- Aim
Copy out all lines that carry the word "scene".

- Input material
········

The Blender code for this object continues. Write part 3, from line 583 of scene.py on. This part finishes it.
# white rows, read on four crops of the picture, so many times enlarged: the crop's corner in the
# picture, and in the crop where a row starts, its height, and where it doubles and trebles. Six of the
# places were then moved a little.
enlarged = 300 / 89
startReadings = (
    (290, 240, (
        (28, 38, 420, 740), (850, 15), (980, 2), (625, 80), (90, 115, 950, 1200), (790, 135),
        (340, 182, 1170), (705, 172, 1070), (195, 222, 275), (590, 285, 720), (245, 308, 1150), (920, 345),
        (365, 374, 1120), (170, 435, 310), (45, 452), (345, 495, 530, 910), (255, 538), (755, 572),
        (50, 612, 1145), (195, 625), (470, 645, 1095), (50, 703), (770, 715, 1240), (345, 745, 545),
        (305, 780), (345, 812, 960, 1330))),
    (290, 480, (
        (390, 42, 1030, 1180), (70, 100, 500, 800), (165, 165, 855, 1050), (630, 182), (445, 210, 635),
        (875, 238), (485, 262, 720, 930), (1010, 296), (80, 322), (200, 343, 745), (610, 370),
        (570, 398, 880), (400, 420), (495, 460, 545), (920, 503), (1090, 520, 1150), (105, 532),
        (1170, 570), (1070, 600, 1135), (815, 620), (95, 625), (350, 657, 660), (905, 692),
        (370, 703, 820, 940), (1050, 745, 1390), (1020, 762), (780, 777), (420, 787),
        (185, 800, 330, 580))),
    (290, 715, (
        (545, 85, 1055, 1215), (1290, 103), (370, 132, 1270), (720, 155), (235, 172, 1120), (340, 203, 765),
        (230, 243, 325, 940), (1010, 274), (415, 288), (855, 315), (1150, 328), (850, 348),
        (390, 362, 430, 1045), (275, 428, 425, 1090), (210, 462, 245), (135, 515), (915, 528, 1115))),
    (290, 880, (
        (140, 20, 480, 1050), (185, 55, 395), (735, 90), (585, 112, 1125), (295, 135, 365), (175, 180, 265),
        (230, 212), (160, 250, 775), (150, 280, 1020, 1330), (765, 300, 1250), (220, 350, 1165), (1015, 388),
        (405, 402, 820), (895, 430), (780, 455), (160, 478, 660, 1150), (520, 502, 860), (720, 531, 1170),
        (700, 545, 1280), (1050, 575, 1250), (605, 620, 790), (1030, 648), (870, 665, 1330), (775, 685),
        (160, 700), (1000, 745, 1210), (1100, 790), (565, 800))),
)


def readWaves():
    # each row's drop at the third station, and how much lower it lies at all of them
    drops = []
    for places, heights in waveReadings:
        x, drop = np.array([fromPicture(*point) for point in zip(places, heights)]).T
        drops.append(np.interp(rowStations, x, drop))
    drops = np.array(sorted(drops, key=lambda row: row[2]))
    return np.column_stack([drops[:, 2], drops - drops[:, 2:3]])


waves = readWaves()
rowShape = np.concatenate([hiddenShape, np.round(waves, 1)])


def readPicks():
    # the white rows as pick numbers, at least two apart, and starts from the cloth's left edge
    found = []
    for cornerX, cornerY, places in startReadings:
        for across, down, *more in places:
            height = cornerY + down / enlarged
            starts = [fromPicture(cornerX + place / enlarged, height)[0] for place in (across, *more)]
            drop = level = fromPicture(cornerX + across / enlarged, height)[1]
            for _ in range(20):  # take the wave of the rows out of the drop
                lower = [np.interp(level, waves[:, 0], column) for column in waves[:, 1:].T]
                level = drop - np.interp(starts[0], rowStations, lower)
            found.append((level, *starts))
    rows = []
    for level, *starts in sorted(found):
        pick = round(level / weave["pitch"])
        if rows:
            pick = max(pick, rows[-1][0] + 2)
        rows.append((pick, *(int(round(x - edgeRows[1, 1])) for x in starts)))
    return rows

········

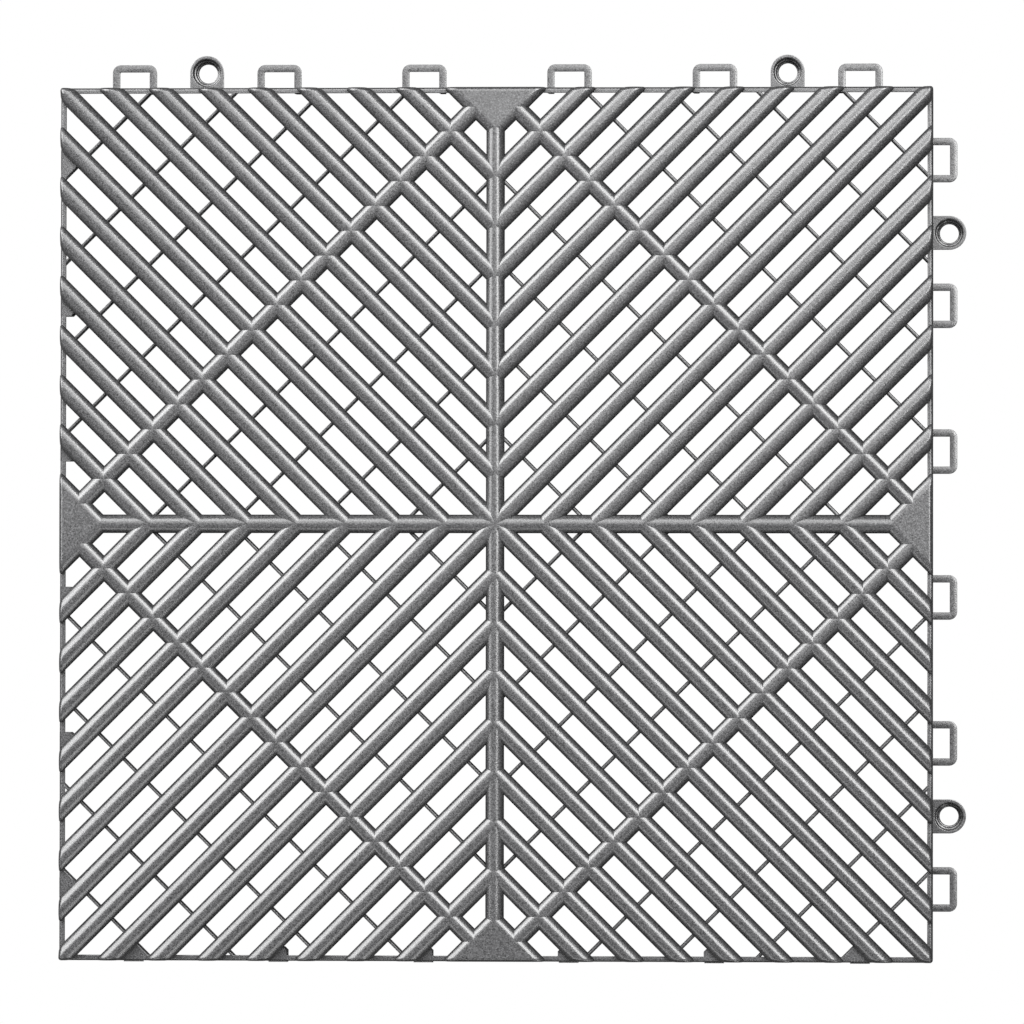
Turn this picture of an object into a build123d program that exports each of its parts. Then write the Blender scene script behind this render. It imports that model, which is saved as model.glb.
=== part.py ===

········

- Output for this exercise
The Blender code for this object continues. Write part 3, from line 583 of scene.py on. This part finishes it.
Turn this picture of an object into a build123d program that exports each of its parts. Then write the Blender scene script behind this render. It imports that model, which is saved as model.glb.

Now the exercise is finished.